The 11th Annual Black Earth Film Festival (BEFF) will be February 26­-28, 2015 at Cherry Street Restaurant and Bar in downtown Galesburg. Doors will open at 6pm with films beginning at 7pm. Tickets cost $10.00 per night (session) or a 3­-night Festival Pass for $20.00. Students pay just $5.00 a session. Tickets are available at the Galesburg Welcome Center, Galesburg Civic Art Center and Cherry Street Restaurant and Bar (during the event).


The BEFF jury recently completed screening over 40 films from all over the world to fill a lineup of 3 sessions and about 400 minutes of run time. In all, fourteen films were selected in three different categories – documentary, short film and animation. These films range from the socially timely to the tragic, encompassing many different subjects and genres.

Thursday night, (Feb. 26) features “Roger Humphries: Pass It On,” a documentary about a jazz drummer who after years of touring with Ray Charles, Horace Silver, and other national artists returned home to Pittsburgh to (most importantly) raise a family, complete almost 30 years of teaching and mentoring at CAPA, and to propel the professional careers of numerous musicians­three of whom are now touring internationally.

Friday night (Feb. 27) features “Oracles of Pennsylvania Avenue,” 12 Hours Of Terror Inspired A Lifetime of Peace: On a frigid day in 1982, a struggling Jewish WWII veteran became the first domestic terrorist to target the nation's capital. In the process he would inspire the longest running public protest against US foreign policy (the grandparents to the 'Occupy' movement). This film is produced by Tim Wilkerson and Rehab El Ewaly of King Thrushbeard Productions in Washington, Illinois.

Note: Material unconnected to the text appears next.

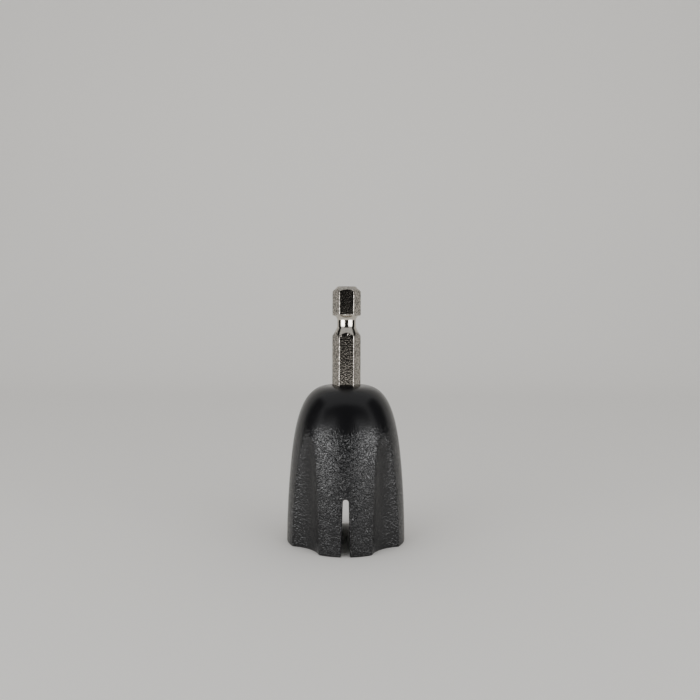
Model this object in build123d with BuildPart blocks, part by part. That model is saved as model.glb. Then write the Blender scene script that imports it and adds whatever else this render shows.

Saturday night (Feb. 28) features “Cody High: A Life Remodeled Project.” Cody High tells the story of how a nonprofit organization intent upon improving a high school ends up improving an entire community in Detroit, Michigan. Walter Marshall, Daryl Bradford III and Timashion Jones chronical what can happen when everyone works together.

“Come Back to Galesburg,” a short music video capturing the resilience and positive aspects of our community, will also be shown on Saturday night. This film was created by local filmmaker Tom Engebretson. Tom has submitted a film to all eleven Black Earth Film Festivals.

There are films from across the USA, Canada, Australia, United Kingdom and Vietnam. Area filmmakers hail from Galesburg, Washington, Maple Park, Wilmette and Chicago.